WRITTEN EXERCISE:
Reproduce this listing in full.

RECORDS FOR THIS EXERCISE:

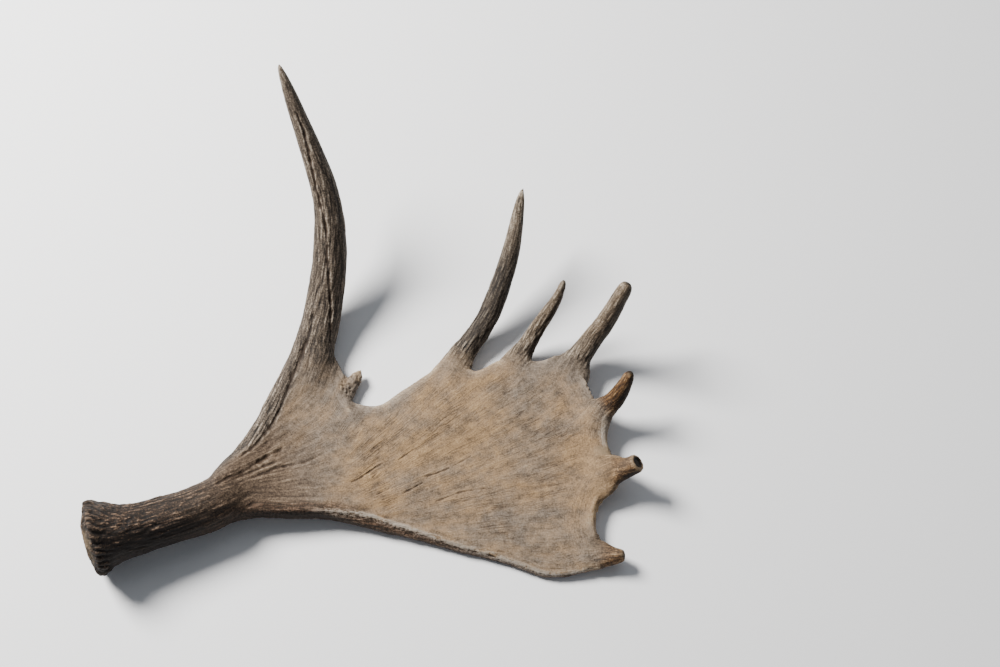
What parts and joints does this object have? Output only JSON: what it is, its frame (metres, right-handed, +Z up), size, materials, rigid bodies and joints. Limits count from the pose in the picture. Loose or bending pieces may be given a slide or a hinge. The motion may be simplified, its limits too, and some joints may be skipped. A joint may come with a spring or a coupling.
{
  "type": "moose antler",
  "caption": "Shed moose antler with a short furrowed beam and burr, a long curved brow tine and a broad palm edged with tines, lying on its back.",
  "frame": {"origin": "middle of the whole antler's outline in plan, at the surface it lies on", "axes": "+X from the burr towards the tined edge of the palm, +Y towards the tip of the brow tine, +Z up, out of the palm's hollow side"},
  "size_m": [0.5967, 0.526, 0.2045],
  "materials": {
    "beam": "dark brown furrowed antler with a knobby burr, semi-matt",
    "brow_tine": "grey-brown furrowed antler, smoother towards its tip",
    "tine_2": "tan-brown antler, faintly streaked along the tine, worn tip",
    "tine_3": "tan-brown antler, faintly streaked along the tine, worn tip",
    "tine_4": "tan-brown antler, faintly streaked along the tine, worn tip",
    "tine_5": "orange-brown streaked antler with a dark tip",
    "tine_6": "tan-brown antler, faintly streaked along the tine, worn tip",
    "tine_7": "tan-brown antler, faintly streaked along the tine, worn tip",
    "palm": "smooth tan antler with grey mottling, semi-matt"
  },
  "bodies": {
    "root": {"beam": "beam", "brow_tine": "brow_tine", "tine_2": "tine_2", "tine_3": "tine_3", "tine_4": "tine_4", "tine_5": "tine_5", "tine_6": "tine_6", "tine_7": "tine_7", "palm": "palm"}
  },
  "joints": []
}
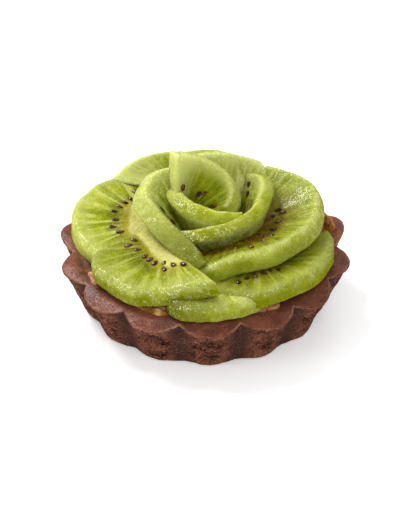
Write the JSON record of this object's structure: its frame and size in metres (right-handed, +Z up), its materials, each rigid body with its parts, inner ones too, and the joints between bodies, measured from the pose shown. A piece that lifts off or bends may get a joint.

REPLY:
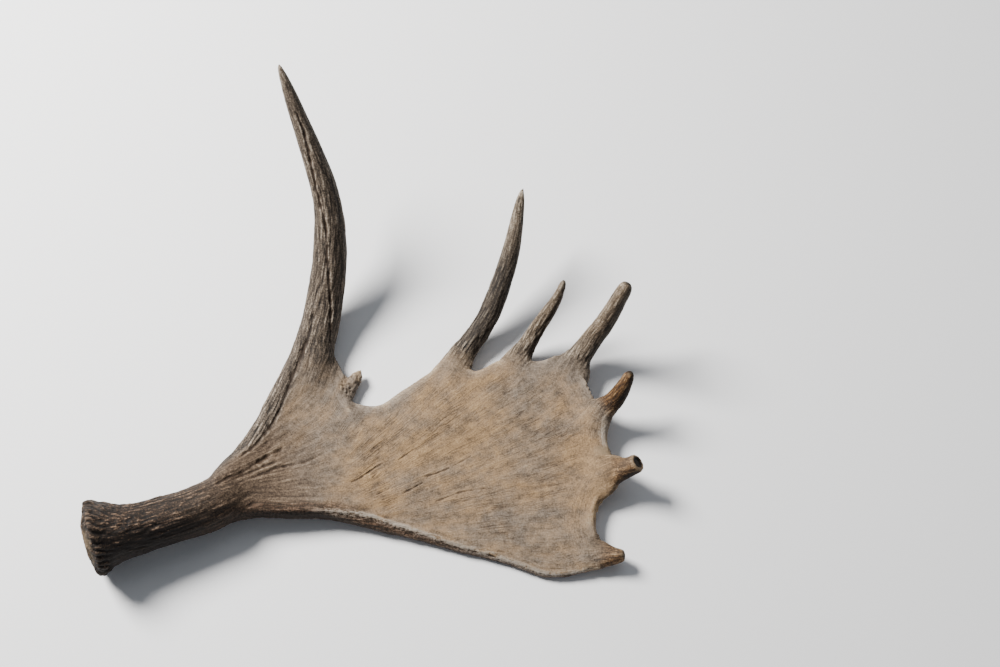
What parts and joints does this object have? Output only JSON: what it is, its frame (metres, right-handed, +Z up), size, materials, rigid bodies and joints. Limits count from the pose in the picture. Loose or bending pieces may be given a slide or a hinge. The motion may be simplified, its limits too, and some joints may be skipped. A joint may come with a spring or a coupling.
{
  "type": "moose antler",
  "caption": "Shed moose antler with a short furrowed beam and burr, a long curved brow tine and a broad palm edged with tines, lying on its back.",
  "frame": {"origin": "middle of the whole antler's outline in plan, at the surface it lies on", "axes": "+X from the burr towards the tined edge of the palm, +Y towards the tip of the brow tine, +Z up, out of the palm's hollow side"},
  "size_m": [0.5967, 0.526, 0.2045],
  "materials": {
    "beam": "dark brown furrowed antler with a knobby burr, semi-matt",
    "brow_tine": "grey-brown furrowed antler, smoother towards its tip",
    "tine_2": "tan-brown antler, faintly streaked along the tine, worn tip",
    "tine_3": "tan-brown antler, faintly streaked along the tine, worn tip",
    "tine_4": "tan-brown antler, faintly streaked along the tine, worn tip",
    "tine_5": "orange-brown streaked antler with a dark tip",
    "tine_6": "tan-brown antler, faintly streaked along the tine, worn tip",
    "tine_7": "tan-brown antler, faintly streaked along the tine, worn tip",
    "palm": "smooth tan antler with grey mottling, semi-matt"
  },
  "bodies": {
    "root": {"beam": "beam", "brow_tine": "brow_tine", "tine_2": "tine_2", "tine_3": "tine_3", "tine_4": "tine_4", "tine_5": "tine_5", "tine_6": "tine_6", "tine_7": "tine_7", "palm": "palm"}
  },
  "joints": []
}
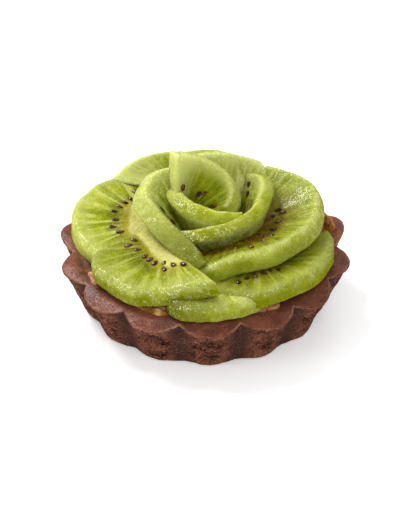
Write the JSON record of this object's structure: its frame and size in metres (right-handed, +Z up), its materials, each rigid body with its parts, inner ones too, and the joints between bodies, measured from the pose shown. A piece that lifts off or bends may get a joint.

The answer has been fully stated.